Frente a unos conservadores que han endurecido su discurso y ha blanqueado la extrema derecha a la vez que no se acomplejaba a la hora de considerar «golpista» a un Gobierno que ejecutó democráticamente la herramienta de la moción de censura y se sumó con partidos elegidos de forma también democrática, muchos votantes de izquierda se sienten huérfanos y sin un partido que les represente. El vendaval de Cataluña hace un daño irremediable a otras fuerzas nacionalistas moderadas de otras partes del Estado que sufrirán el rechazo que ha provocado el procés.

Mientras, el PSOE vaga desorientado. Barones e históricos del partido con los que sus bases se identifican cada vez menos han hecho casus belli contra el independentismo considerando que les puede rentar electoralmente y que evidencia la distancia entre los barones y un PSOE nacional en el que todo el mundo va por libre y que transmite una sensación de inmensa fragilidad. El paradigma, las llamadas hechas desde Ferraz a la unión de los partidos constitucionalistas, sirviendo en bandeja la reacción de sus adversarios, que le recordaron que buscar apoyos en PdCat y ERC no es sumar con fuerzas precisamente constitucionalistas. A ello se le suma una socialdemocracia incapaz de actualizar su mensaje y dar respuesta a los problemas de la gran clase media a la que proporcionó un bienestar quebrado ahora por las fuerzas económicas ultraliberales que influyen en la política y que han contribuido al desencanto ciudadano con la política.

Por otro lado, la confluencia de la izquierda demuestra que no siempre uno más uno son dos. Podemos nació al amparo de un 15-M que creyó suyo, sin entender que el lógico malestar ciudadano atendía a razones populistas en las que cabían ideologías de todo tipo. Su discurso de desprestigio hacia las instituciones --ya desprestigiadas de por sí tras años de desgaste por parte de quienes las ocuparon-- aceleró y alimentó el desencanto. El lenguaje de «los de arriba y los de abajo, la gente y la casta» atrajo a mucha gente de un amplio espectro ideológico que poco o nada tenía que ver con el de los impulsores de un proyecto integrado en las mismas instituciones y bajo el amparo de una Constitución que, con sus muchos defectos, ha legitimado su entrada.

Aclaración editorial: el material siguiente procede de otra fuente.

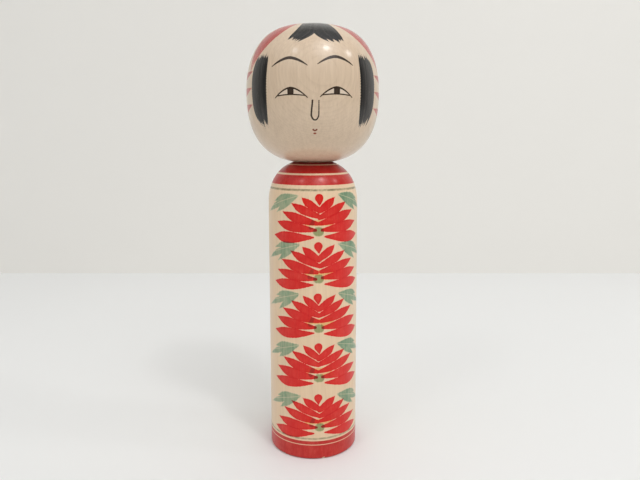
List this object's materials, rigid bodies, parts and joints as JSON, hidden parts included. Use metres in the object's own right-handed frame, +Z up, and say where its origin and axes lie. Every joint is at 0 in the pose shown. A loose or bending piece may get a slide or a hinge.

Simultáneamente, las tradicionales reivindicaciones de la clase trabajadora perdían la calle y la izquierda se afanaba por desprestigiarse entre sí por pura competitividad electoral mientras nadie pensaba que eso a la izquierda la debilitaba mientras que a la derecha, que por primera vez sufre la fragmentación de voto, no solo no le restaba, sino que le sumaba.

Crece el desencanto

A golpe de vídeo en redes sociales y gestos más efectistas que eficaces, la entrada de aire fresco a ese viejo sistema no ha servido para renovarlo ni para resolver problemas de compleja solución. Y mientras, el desencanto seguía creciendo. Al mismo ritmo que la política y muchos medios de masas alimentaban la crispación en lugar de sosegar el debate y buscar profundidad en los argumentos.

Todos estos factores y errores colectivos, que en Aragón se ven ligeramente matizados, han contribuido involuntariamente a un nuevo escenario político de imprevisibles consecuencias y donde el malestar antisistema ha cambiado de lado.

Además, la extrema derecha en España nunca cuajó porque siempre tuvo líderes iluminados e identificados con el franquismo. Hoy, el revisionismo histórico, la desmemoria colectiva y la dulcificación de un régimen totalitario ha provocado que una amplia generación de jóvenes ya no identifique los discursos extremistas con una época felizmente superada, y busque nuevas referencias simplemente porque ve viejo incluso lo que parecía nuevo hace menos de una legislatura.

Habrá que ver qué sucede en los próximos seis meses. De momento, nadie se atreve a lanzar un pronóstico sin temor a equivocarse.